The film's greatest strength is this unshakable sense of a real family, so uncommon to the screen, which Kore-eda further populates by persons like Chinami's husband whose good nature is only matched by a complacency at no longer having to prove his worth to the family (or by Ryo's stepson, who true to preteen form, opts for a Coca-Cola/Ginger Ale mix at a self-service soda fountain; here the film's precise sense of detail is much more global than local). More critically, on the other hand, Kore-eda introduces a late temporal shift that alters the film's well-earned, very admirable smallness, as well as the narrative's carefully constructed impression of unfolding in the present; then again, this shift, more positively consider, re-focuses the narrative as universal rather than local, while highlighting its East Asian specificity - Ryo's fate, whatever his intentions, may not be dissimilar from that of his parents. Ultimately, the above quibble, if it has any merit finally, is a small one beside the picture's enormous - and enormously rare - sense of reality.
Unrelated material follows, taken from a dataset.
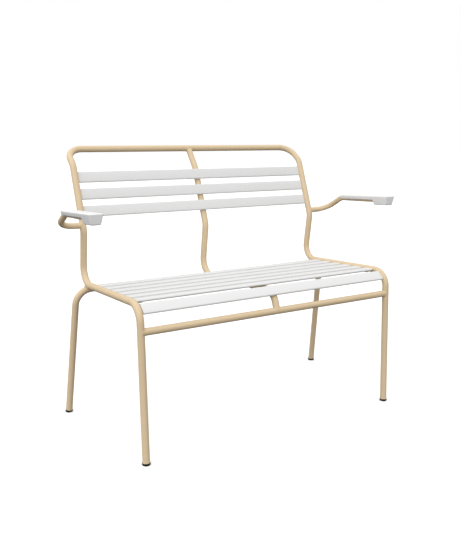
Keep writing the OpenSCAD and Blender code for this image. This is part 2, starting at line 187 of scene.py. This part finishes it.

By comparison, Catalan filmmaker Albert Serra's Birdsong (El Cant dels ocells) explores a very different kind of reality in its retelling of the nativity story within the film's Icelandic and Canary Island landscapes. Here, the fact being explored is that of the three wise men's physical effort in travelling, their bodily experience of visiting the Son of God from lands far afield. That is, facilitated by the film's ironic sense of humor in which the most rotund of the three slowly slips down a hillside and later dominates a compressed exterior space where the three nap, Birdsong makes a case for his medium's specificity as a primarily haptic art form, incarnating its subjects over and above the dramatic highlights of the Biblical narrative. What the nativity narrative does not present is the physical toil, and in Serra's hand the petty in-fighting of the three devotees. Birdsong gives us the phenomenological experience of the journey - on which the narrative opens and closes - rather than the story per se.
Yet, in breaking from an evident verisimilitude, Serra's selected landscapes - and in one spectacular set-up, an image of the swimming kings shot from below the water's surface - uniformly possess a preternatural quality. (The director, in a question-and-answer noted his desire to create icons through this imagery, to disassociate man from landscape; the exact opposite, thankfully, appears on screen.) Yet, neither the sense of a reality not present in the traditional narrative nor that of an experienced duration ever lags in Serra's poetic idiom: the three magi disappear over a desert horizon, before reappearing without any clear sense of direction - a sacred journey in all its banality; Mary and Joseph sit outside their stone house, seemingly without end, under the intense Mediterranean sun and after it has set in a rapidly darkening dusk - the downtime involved in raising the Messiah. Serra renews the time image, though again to a specifically haptic effect, in a work that makes the holy, human.